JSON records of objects
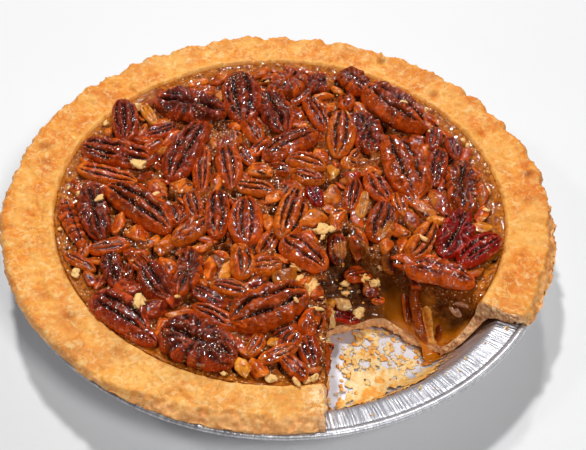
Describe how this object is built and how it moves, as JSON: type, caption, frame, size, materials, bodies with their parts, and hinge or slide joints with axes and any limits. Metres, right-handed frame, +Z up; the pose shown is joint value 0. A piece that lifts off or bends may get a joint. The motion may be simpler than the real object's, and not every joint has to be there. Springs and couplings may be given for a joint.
{
  "type": "pecan pie",
  "caption": "Round pecan pie in a pleated foil pan with one slice taken out: fluted pastry crust, caramel filling and glazed pecan halves on top.",
  "frame": {"origin": "centre of the pan's flat underside, on the surface it stands on", "axes": "+Z up; the missing slice faces -Y and a little to +X"},
  "size_m": [0.2252, 0.2224, 0.0395],
  "materials": {
    "foil": "bright crinkled foil",
    "pastry": "baked shortcrust, golden with browner patches",
    "caramel": "glossy caramel, bubbly on top",
    "nut_plum": "glazed dark pecan skin",
    "nut_dark": "glazed brown pecan skin",
    "nut_red": "glazed red-brown pecan skin",
    "nut_ruby": "glazed deep red pecan skin",
    "nut_amber": "glazed orange-brown pecan skin"
  },
  "bodies": {
    "root": {"pan": "foil", "crust": "pastry", "filling": "caramel", "pecan_01": "nut_red", "pecan_02": "nut_dark", "pecan_03": "nut_red", "pecan_04": "nut_plum", "pecan_05": "nut_ruby", "pecan_06": "nut_ruby", "pecan_07": "nut_plum", "pecan_08": "nut_plum", "pecan_09": "nut_dark", "pecan_10": "nut_plum", "pecan_11": "nut_dark", "pecan_12": "nut_plum", "pecan_13": "nut_plum", "pecan_14": "nut_red", "pecan_15": "nut_plum", "pecan_16": "nut_plum", "pecan_17": "nut_dark", "pecan_18": "nut_amber", "pecan_19": "nut_plum", "pecan_20": "nut_dark", "pecan_21": "nut_red", "pecan_22": "nut_red", "pecan_23": "nut_amber", "pecan_24": "nut_red", "pecan_25": "nut_dark", "pecan_26": "nut_red", "pecan_27": "nut_red", "pecan_28": "nut_dark", "pecan_29": "nut_amber", "pecan_30": "nut_amber", "pecan_31": "nut_dark", "pecan_32": "nut_red", "pecan_33": "nut_amber", "pecan_34": "nut_dark", "pecan_35": "nut_amber", "pecan_36": "nut_plum", "pecan_37": "nut_amber", "pecan_38": "nut_dark", "pecan_39": "nut_red", "pecan_40": "nut_dark", "pecan_41": "nut_plum", "pecan_42": "nut_amber", "pecan_43": "nut_red", "pecan_44": "nut_amber", "pecan_45": "nut_plum", "pecan_46": "nut_plum", "pecan_47": "nut_amber", "pecan_48": "nut_plum", "pecan_49": "nut_plum", "pecan_50": "nut_amber", "pecan_51": "nut_red", "pecan_52": "nut_plum", "pecan_53": "nut_red", "pecan_54": "nut_plum", "pecan_55": "nut_amber", "pecan_56": "nut_amber"}
  },
  "joints": []
}
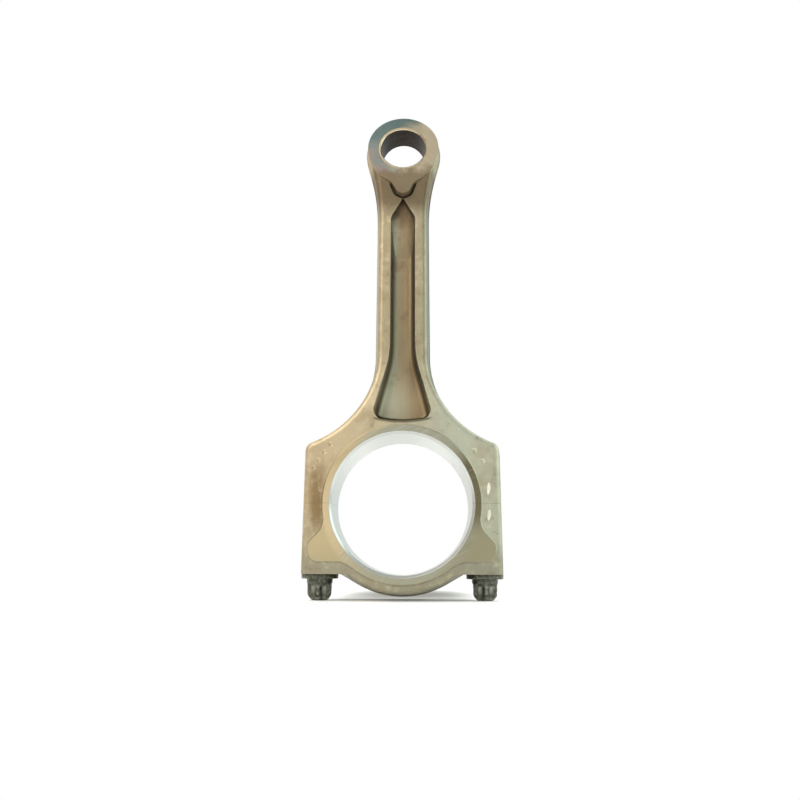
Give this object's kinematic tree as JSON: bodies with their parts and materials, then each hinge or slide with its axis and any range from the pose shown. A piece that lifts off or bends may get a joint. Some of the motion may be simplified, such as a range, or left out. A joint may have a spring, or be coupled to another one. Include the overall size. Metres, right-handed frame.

#### What is expected:
All of the lines above need to be given again exactly.

#### Task response:
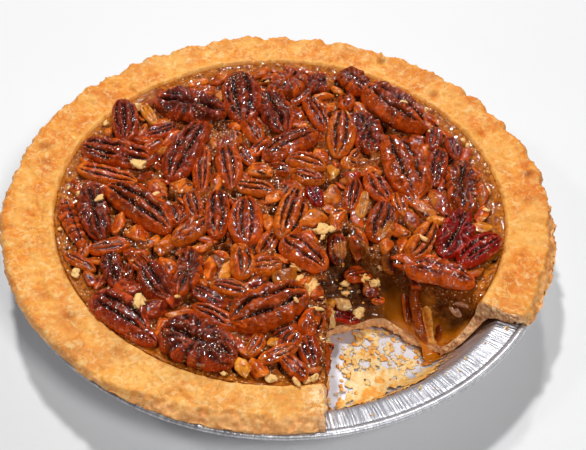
Describe how this object is built and how it moves, as JSON: type, caption, frame, size, materials, bodies with their parts, and hinge or slide joints with axes and any limits. Metres, right-handed frame, +Z up; the pose shown is joint value 0. A piece that lifts off or bends may get a joint. The motion may be simpler than the real object's, and not every joint has to be there. Springs and couplings may be given for a joint.
{
  "type": "pecan pie",
  "caption": "Round pecan pie in a pleated foil pan with one slice taken out: fluted pastry crust, caramel filling and glazed pecan halves on top.",
  "frame": {"origin": "centre of the pan's flat underside, on the surface it stands on", "axes": "+Z up; the missing slice faces -Y and a little to +X"},
  "size_m": [0.2252, 0.2224, 0.0395],
  "materials": {
    "foil": "bright crinkled foil",
    "pastry": "baked shortcrust, golden with browner patches",
    "caramel": "glossy caramel, bubbly on top",
    "nut_plum": "glazed dark pecan skin",
    "nut_dark": "glazed brown pecan skin",
    "nut_red": "glazed red-brown pecan skin",
    "nut_ruby": "glazed deep red pecan skin",
    "nut_amber": "glazed orange-brown pecan skin"
  },
  "bodies": {
    "root": {"pan": "foil", "crust": "pastry", "filling": "caramel", "pecan_01": "nut_red", "pecan_02": "nut_dark", "pecan_03": "nut_red", "pecan_04": "nut_plum", "pecan_05": "nut_ruby", "pecan_06": "nut_ruby", "pecan_07": "nut_plum", "pecan_08": "nut_plum", "pecan_09": "nut_dark", "pecan_10": "nut_plum", "pecan_11": "nut_dark", "pecan_12": "nut_plum", "pecan_13": "nut_plum", "pecan_14": "nut_red", "pecan_15": "nut_plum", "pecan_16": "nut_plum", "pecan_17": "nut_dark", "pecan_18": "nut_amber", "pecan_19": "nut_plum", "pecan_20": "nut_dark", "pecan_21": "nut_red", "pecan_22": "nut_red", "pecan_23": "nut_amber", "pecan_24": "nut_red", "pecan_25": "nut_dark", "pecan_26": "nut_red", "pecan_27": "nut_red", "pecan_28": "nut_dark", "pecan_29": "nut_amber", "pecan_30": "nut_amber", "pecan_31": "nut_dark", "pecan_32": "nut_red", "pecan_33": "nut_amber", "pecan_34": "nut_dark", "pecan_35": "nut_amber", "pecan_36": "nut_plum", "pecan_37": "nut_amber", "pecan_38": "nut_dark", "pecan_39": "nut_red", "pecan_40": "nut_dark", "pecan_41": "nut_plum", "pecan_42": "nut_amber", "pecan_43": "nut_red", "pecan_44": "nut_amber", "pecan_45": "nut_plum", "pecan_46": "nut_plum", "pecan_47": "nut_amber", "pecan_48": "nut_plum", "pecan_49": "nut_plum", "pecan_50": "nut_amber", "pecan_51": "nut_red", "pecan_52": "nut_plum", "pecan_53": "nut_red", "pecan_54": "nut_plum", "pecan_55": "nut_amber", "pecan_56": "nut_amber"}
  },
  "joints": []
}
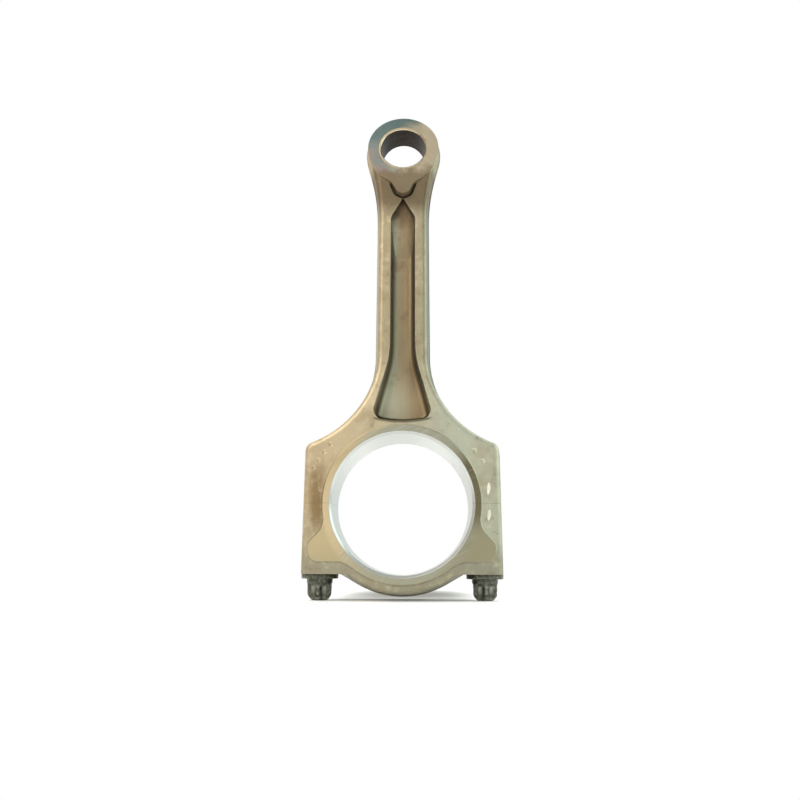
Give this object's kinematic tree as JSON: bodies with their parts and materials, then each hinge or slide with its axis and any range from the pose shown. A piece that lifts off or bends may get a joint. Some of the motion may be simplified, such as a range, or left out. A joint may have a spring, or be coupled to another one. Include the overall size. Metres, right-handed frame.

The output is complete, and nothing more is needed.